[Entries with parts and joints]
--- Start ---
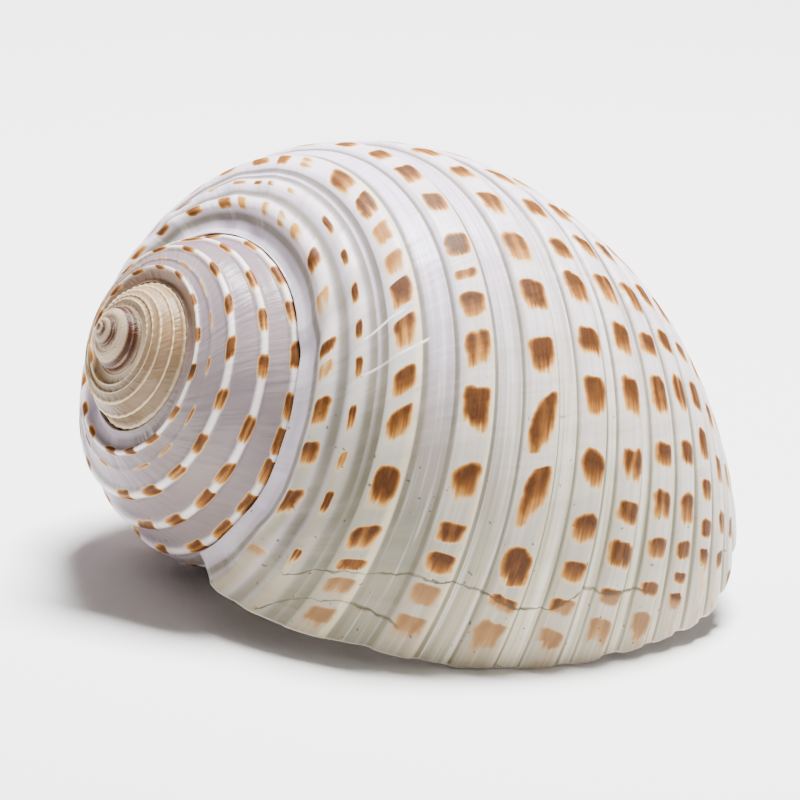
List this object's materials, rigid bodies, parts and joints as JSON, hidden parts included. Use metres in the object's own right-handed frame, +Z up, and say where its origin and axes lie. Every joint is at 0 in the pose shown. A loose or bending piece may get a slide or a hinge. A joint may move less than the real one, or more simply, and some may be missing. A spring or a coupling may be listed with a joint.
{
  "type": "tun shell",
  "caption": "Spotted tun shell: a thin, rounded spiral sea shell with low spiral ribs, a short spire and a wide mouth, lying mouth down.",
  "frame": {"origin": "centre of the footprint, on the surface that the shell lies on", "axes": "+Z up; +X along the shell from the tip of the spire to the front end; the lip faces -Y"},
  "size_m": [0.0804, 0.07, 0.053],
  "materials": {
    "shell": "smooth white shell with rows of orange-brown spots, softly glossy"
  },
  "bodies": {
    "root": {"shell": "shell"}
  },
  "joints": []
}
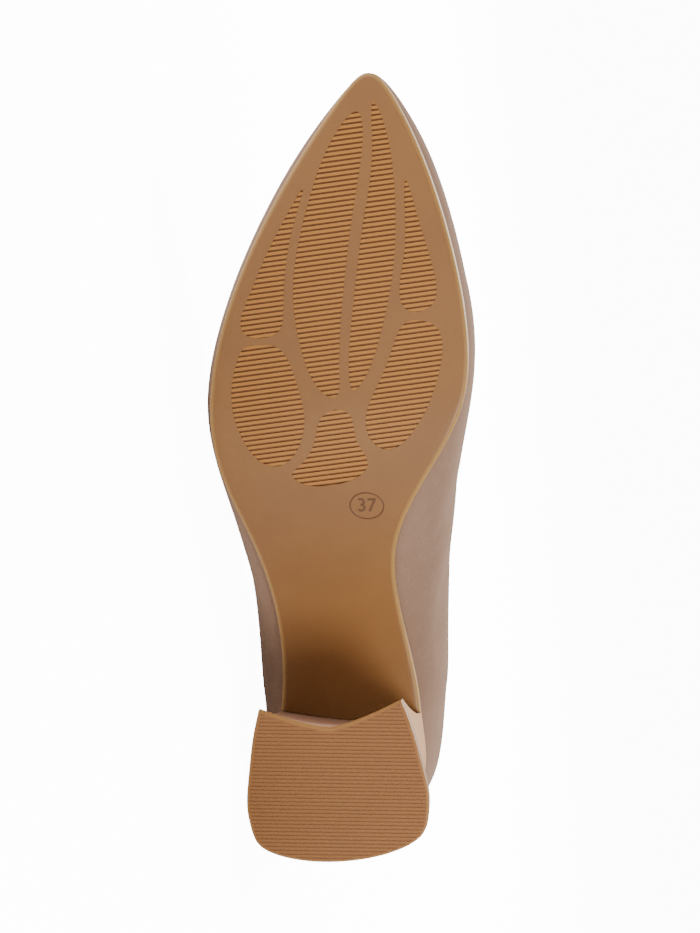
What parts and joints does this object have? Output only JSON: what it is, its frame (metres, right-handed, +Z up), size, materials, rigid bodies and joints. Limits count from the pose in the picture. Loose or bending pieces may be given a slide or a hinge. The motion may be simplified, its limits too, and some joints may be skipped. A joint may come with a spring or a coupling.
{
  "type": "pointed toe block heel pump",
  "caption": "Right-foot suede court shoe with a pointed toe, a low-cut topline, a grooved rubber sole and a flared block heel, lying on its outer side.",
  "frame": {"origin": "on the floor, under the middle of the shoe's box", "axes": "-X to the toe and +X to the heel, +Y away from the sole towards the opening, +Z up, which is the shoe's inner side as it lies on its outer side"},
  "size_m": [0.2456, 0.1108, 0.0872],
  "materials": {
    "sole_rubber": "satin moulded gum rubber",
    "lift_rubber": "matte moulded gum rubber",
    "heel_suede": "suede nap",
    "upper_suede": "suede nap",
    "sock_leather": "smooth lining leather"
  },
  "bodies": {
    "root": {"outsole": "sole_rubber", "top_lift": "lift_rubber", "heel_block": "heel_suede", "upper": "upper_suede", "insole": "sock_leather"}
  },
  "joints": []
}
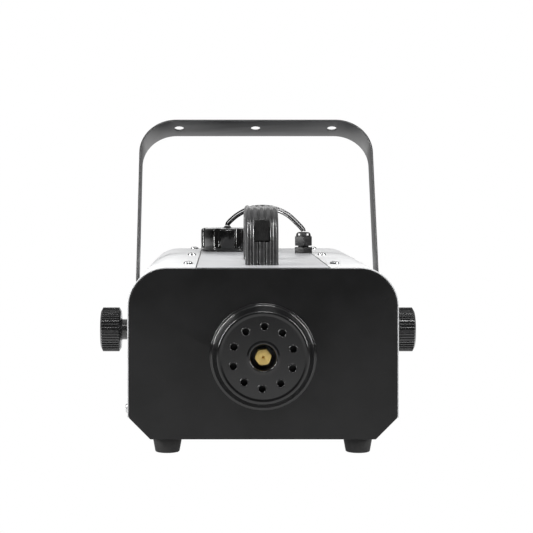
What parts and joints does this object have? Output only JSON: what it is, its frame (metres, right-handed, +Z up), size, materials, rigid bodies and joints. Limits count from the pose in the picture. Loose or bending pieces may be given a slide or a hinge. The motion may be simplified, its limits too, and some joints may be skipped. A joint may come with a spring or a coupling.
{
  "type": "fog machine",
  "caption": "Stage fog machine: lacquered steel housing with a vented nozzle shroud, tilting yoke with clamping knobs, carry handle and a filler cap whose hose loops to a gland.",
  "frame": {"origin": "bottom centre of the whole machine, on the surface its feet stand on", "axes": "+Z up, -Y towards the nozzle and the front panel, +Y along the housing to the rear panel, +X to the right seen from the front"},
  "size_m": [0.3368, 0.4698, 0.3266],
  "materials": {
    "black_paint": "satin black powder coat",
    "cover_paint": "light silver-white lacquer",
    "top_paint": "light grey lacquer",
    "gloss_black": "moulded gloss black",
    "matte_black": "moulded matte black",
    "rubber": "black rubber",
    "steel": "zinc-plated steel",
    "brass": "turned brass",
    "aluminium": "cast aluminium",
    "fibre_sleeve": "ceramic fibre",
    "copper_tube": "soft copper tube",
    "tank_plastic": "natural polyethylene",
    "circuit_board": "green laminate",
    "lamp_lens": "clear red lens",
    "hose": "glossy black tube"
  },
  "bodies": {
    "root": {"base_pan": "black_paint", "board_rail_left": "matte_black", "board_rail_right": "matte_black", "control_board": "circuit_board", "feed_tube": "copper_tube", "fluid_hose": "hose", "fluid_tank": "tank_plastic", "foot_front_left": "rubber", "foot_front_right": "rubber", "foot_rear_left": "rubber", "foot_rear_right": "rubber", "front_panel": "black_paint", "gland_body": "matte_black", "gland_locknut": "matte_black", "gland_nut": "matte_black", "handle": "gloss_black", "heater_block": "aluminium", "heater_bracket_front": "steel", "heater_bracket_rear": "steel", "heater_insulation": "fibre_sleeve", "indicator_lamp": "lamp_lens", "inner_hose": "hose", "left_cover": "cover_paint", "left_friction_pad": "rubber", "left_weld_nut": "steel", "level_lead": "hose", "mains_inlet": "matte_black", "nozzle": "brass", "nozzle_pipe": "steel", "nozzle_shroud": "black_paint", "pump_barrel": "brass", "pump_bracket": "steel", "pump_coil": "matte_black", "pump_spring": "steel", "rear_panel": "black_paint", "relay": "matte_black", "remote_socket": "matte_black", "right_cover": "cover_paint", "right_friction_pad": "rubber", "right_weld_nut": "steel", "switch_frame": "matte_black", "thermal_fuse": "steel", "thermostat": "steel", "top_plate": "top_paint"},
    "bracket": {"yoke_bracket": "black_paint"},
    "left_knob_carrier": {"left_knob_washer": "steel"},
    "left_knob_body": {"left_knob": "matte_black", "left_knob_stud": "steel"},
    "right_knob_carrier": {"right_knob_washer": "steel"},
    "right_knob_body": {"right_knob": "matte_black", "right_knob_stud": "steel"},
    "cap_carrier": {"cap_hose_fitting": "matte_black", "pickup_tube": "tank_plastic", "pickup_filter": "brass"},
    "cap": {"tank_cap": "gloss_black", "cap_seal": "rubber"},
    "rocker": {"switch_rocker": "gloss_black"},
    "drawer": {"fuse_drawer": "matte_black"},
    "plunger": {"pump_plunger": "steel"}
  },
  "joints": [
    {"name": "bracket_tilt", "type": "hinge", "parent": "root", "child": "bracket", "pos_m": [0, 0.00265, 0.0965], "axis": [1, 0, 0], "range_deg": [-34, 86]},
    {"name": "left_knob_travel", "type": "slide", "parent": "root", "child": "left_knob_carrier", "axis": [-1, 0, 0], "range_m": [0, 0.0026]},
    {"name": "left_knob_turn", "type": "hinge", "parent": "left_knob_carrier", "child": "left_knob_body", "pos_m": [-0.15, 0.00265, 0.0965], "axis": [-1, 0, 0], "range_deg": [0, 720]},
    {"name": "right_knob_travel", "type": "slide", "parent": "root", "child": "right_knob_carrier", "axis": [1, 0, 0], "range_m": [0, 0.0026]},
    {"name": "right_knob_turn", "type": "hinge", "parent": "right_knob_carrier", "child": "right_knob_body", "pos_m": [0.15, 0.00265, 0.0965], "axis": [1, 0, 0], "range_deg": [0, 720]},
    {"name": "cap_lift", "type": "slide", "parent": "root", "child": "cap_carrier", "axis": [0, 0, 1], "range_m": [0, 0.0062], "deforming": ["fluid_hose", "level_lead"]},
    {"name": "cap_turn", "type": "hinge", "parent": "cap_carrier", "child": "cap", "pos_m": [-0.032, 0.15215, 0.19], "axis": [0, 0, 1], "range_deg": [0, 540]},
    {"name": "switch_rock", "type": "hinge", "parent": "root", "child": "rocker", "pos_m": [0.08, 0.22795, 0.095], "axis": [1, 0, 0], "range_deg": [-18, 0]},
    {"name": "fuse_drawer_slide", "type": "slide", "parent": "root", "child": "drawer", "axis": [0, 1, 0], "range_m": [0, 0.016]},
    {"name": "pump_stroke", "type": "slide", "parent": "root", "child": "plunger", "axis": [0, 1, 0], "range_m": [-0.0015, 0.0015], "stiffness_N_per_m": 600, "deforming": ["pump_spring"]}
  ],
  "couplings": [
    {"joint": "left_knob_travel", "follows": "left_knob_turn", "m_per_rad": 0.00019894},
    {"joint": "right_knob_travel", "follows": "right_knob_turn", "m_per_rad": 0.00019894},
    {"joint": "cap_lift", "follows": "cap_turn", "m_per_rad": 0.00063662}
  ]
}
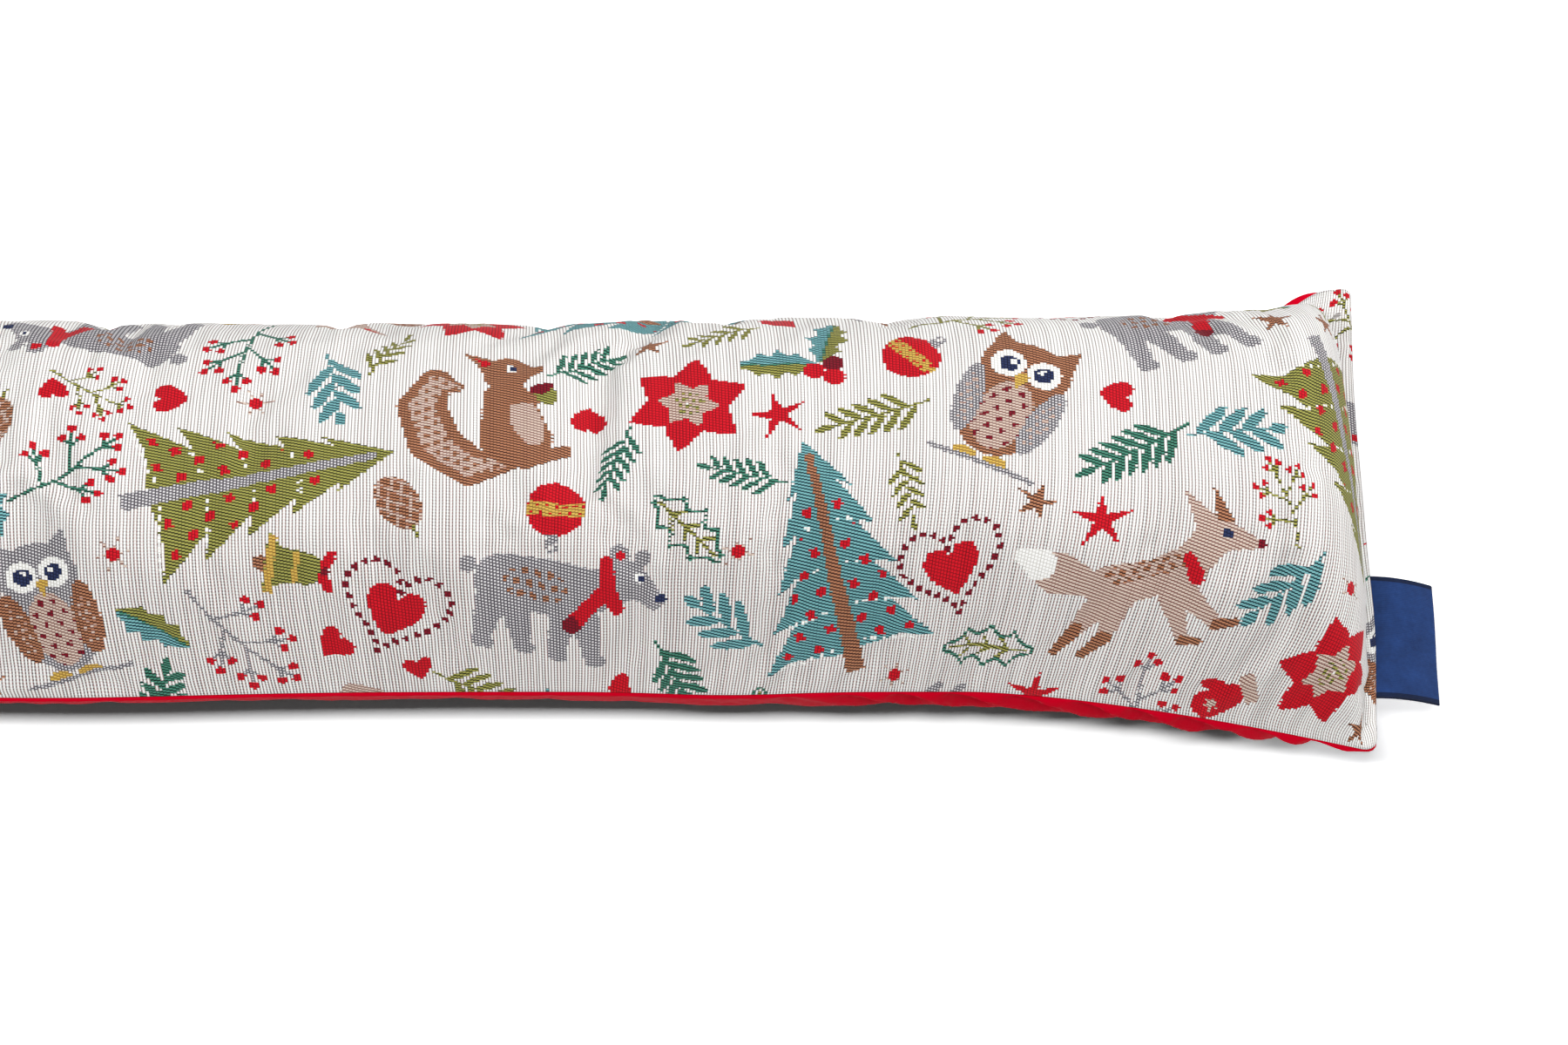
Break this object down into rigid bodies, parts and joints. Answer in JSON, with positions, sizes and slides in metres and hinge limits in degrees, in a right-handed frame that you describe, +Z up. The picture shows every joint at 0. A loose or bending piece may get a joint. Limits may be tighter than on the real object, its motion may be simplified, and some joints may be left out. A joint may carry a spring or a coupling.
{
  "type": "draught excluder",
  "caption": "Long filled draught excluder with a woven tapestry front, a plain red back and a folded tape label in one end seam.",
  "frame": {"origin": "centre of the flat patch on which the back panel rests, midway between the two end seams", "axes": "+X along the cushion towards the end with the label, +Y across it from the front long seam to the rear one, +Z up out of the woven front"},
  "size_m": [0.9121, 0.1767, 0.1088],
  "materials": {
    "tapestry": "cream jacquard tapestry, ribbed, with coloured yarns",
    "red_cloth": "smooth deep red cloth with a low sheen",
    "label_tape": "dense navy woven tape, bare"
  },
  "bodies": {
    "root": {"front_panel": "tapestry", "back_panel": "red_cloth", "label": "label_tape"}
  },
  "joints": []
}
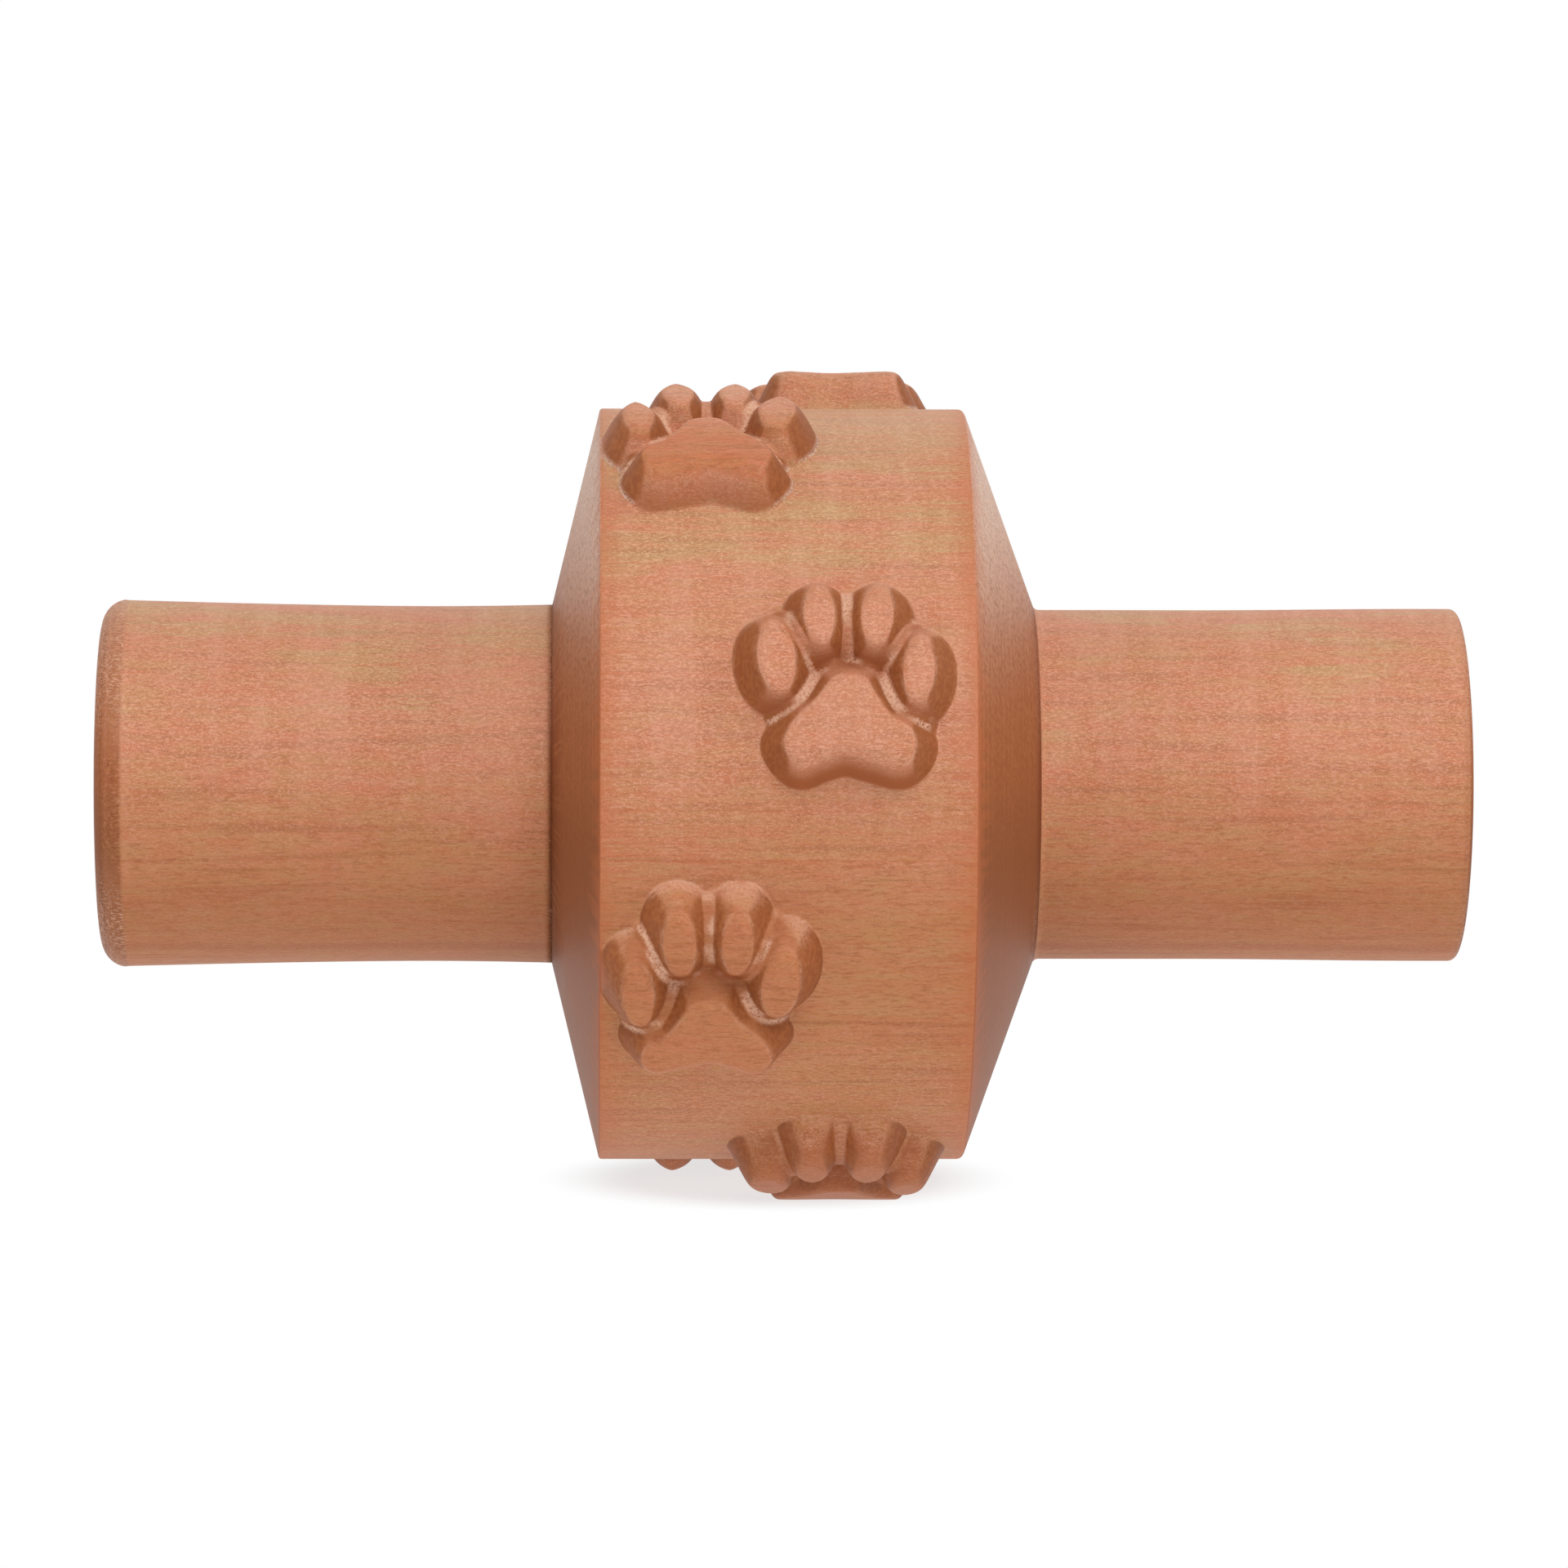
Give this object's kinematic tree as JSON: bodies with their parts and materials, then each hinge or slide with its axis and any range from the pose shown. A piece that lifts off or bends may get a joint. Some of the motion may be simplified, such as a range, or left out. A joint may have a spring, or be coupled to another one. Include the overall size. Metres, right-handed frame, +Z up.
--- End ---
#### [Job]
Only the lines from the one containing "Break this object" through the end of the entries above belong in the answer; repeat them exactly.

#### [Exercise answer]
Break this object down into rigid bodies, parts and joints. Answer in JSON, with positions, sizes and slides in metres and hinge limits in degrees, in a right-handed frame that you describe, +Z up. The picture shows every joint at 0. A loose or bending piece may get a joint. Limits may be tighter than on the real object, its motion may be simplified, and some joints may be left out. A joint may carry a spring or a coupling.
{
  "type": "draught excluder",
  "caption": "Long filled draught excluder with a woven tapestry front, a plain red back and a folded tape label in one end seam.",
  "frame": {"origin": "centre of the flat patch on which the back panel rests, midway between the two end seams", "axes": "+X along the cushion towards the end with the label, +Y across it from the front long seam to the rear one, +Z up out of the woven front"},
  "size_m": [0.9121, 0.1767, 0.1088],
  "materials": {
    "tapestry": "cream jacquard tapestry, ribbed, with coloured yarns",
    "red_cloth": "smooth deep red cloth with a low sheen",
    "label_tape": "dense navy woven tape, bare"
  },
  "bodies": {
    "root": {"front_panel": "tapestry", "back_panel": "red_cloth", "label": "label_tape"}
  },
  "joints": []
}
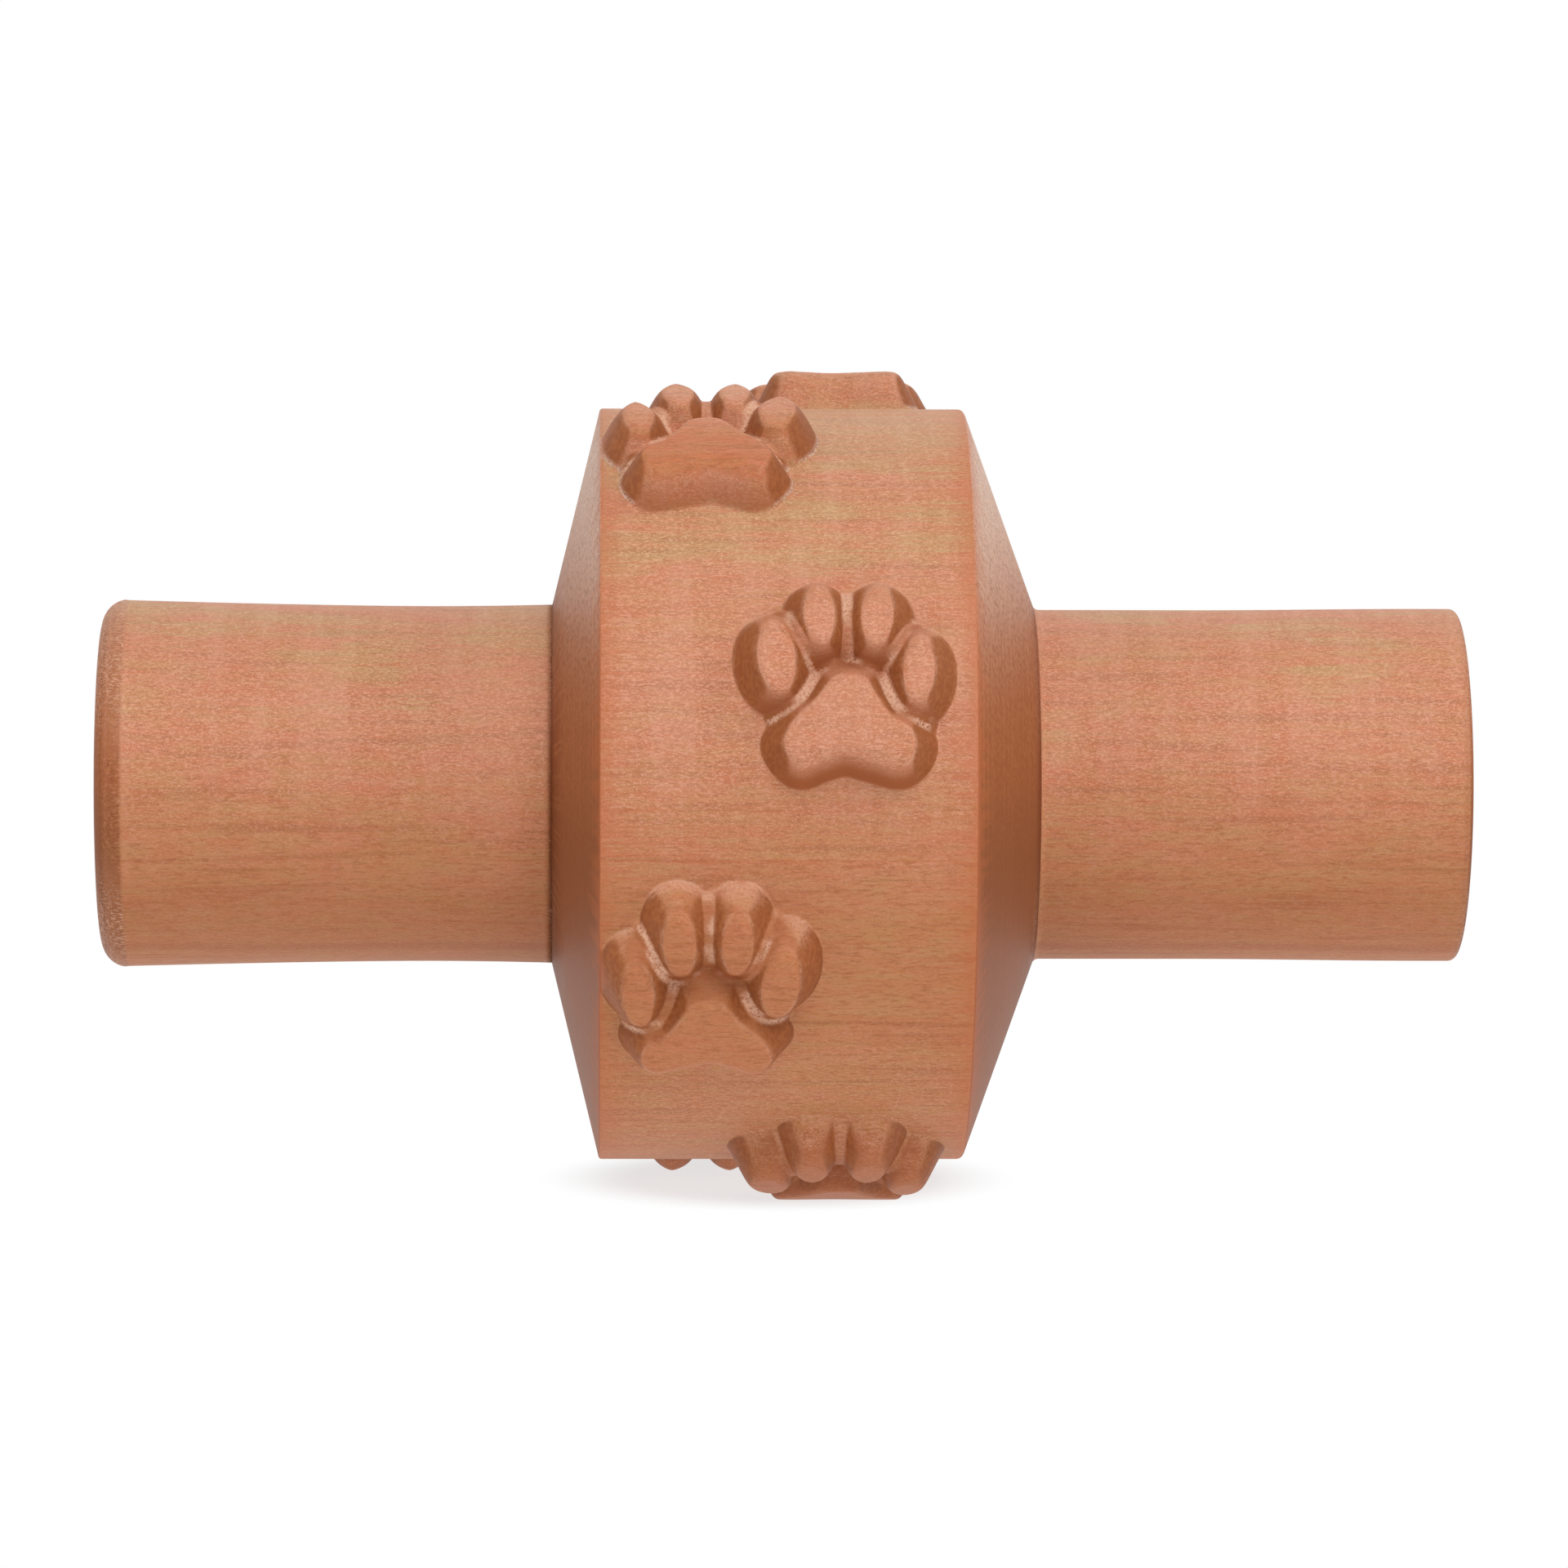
Give this object's kinematic tree as JSON: bodies with their parts and materials, then each hinge or slide with its axis and any range from the pose shown. A piece that lifts off or bends may get a joint. Some of the motion may be simplified, such as a range, or left out. A joint may have a spring, or be coupled to another one. Include the overall size. Metres, right-handed frame, +Z up.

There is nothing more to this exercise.